We are born believers. It's just simply how we're made.
That's why full-grown adults need to look at small children in order to learn what real faith looks like. It's why Jesus said that the central qualifier for someone who wants to live under the protection and provision of the kingdom of God is that he or she have “faith like a child” (see Matt. 18:3-4; Mark 10:15; Luke 18:17).
Children know things that we adults talk ourselves out of. They know they have to believe in a parent, in the certainty of blankets, in teachers who can be trusted to tell the truth—not just because it's convenient, but because it's the only thing that makes sense. Children believe in God even without formal instruction, and they assume there is a moral fabric to the universe. “That's not fair!” can mean “Bobby stole my toy,” but it also is an affirmation of faith: “There is moral structure in the universe!” There is a reason why a child asks where his or her cat or dog is when it dies.
This is why the human race has never been able to talk itself out of believing in God—as hard as it has tried. It just doesn't make sense not to believe in God. Usually, when a person does succeed in suppressing that deepest drive or in putting blinders on so as not to see this reality brighter than the sun straight above, it is usually achieved by latching onto some kind of God substitute. If we don't believe there is a God over heaven and Earth, we'll make someone or something in our lives the next-best kind of god.
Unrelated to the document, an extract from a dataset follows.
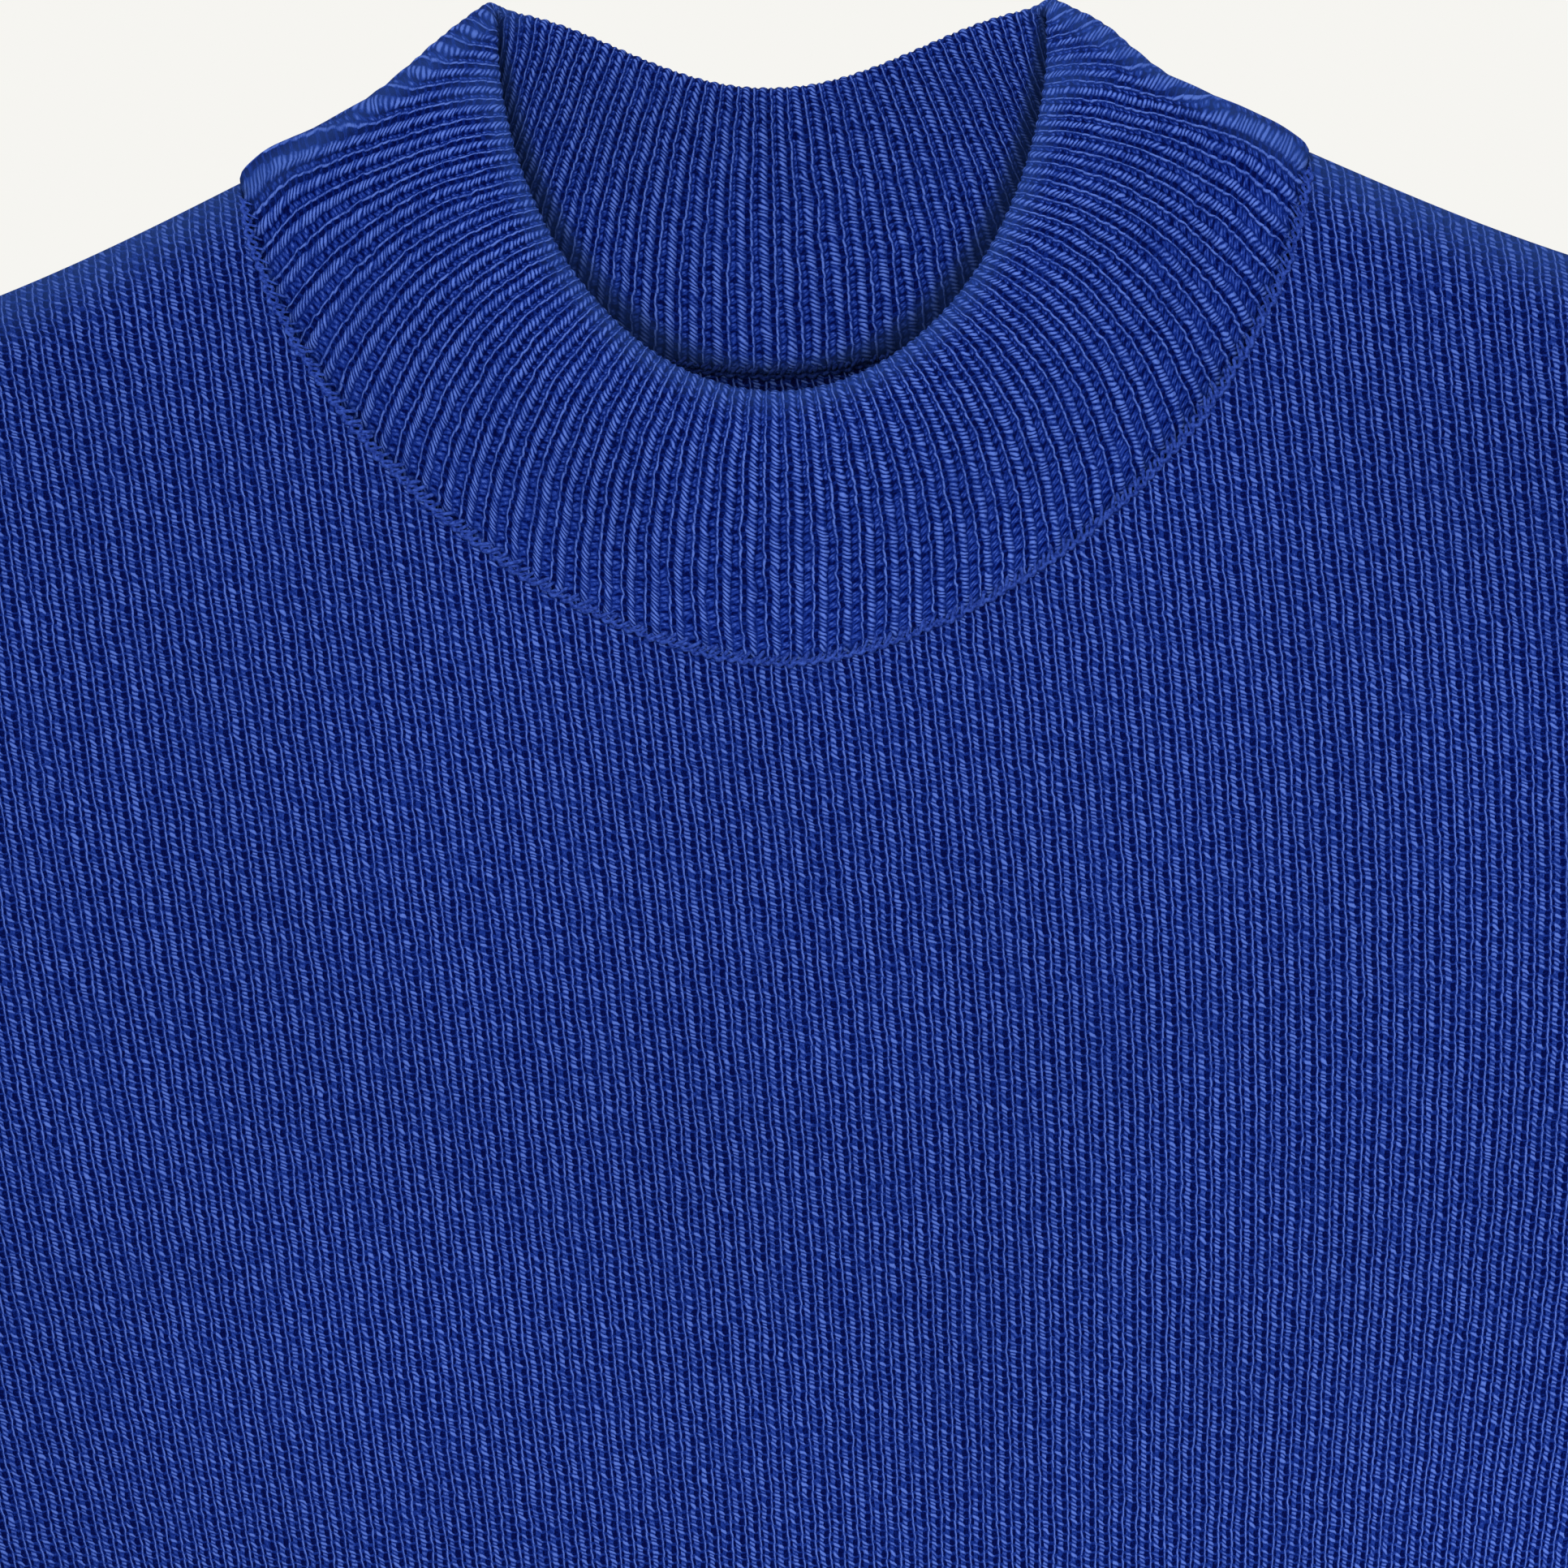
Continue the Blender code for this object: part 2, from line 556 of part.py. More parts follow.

And we'll probably continue to keep on looking for the Real Thing anyway.
When I turned 27, I was ready for a booster shot of faith. It was a strange set of circumstances and quite unexpected. On my twenty-seventh birthday, I realized that I had reached an age that my father never had. He died of sudden pneumonia that overwhelmed him as he sat in an easy chair at home. He had been around the sun 26 times, but just didn't get around one more time. Had just started adult life, really.
As I approached my twenty-seventh birthday, I had this strange feeling that I was about to cross a definitive line— like when an explorer marks the place that is the farthest reach of the previous explorer and then takes one more step into new territory—off the map, over the edge and no turning back. There was nothing at all pleasant about this sensation: It was frightening and lonely and I was embarrassed by it, so I hardly told anybody.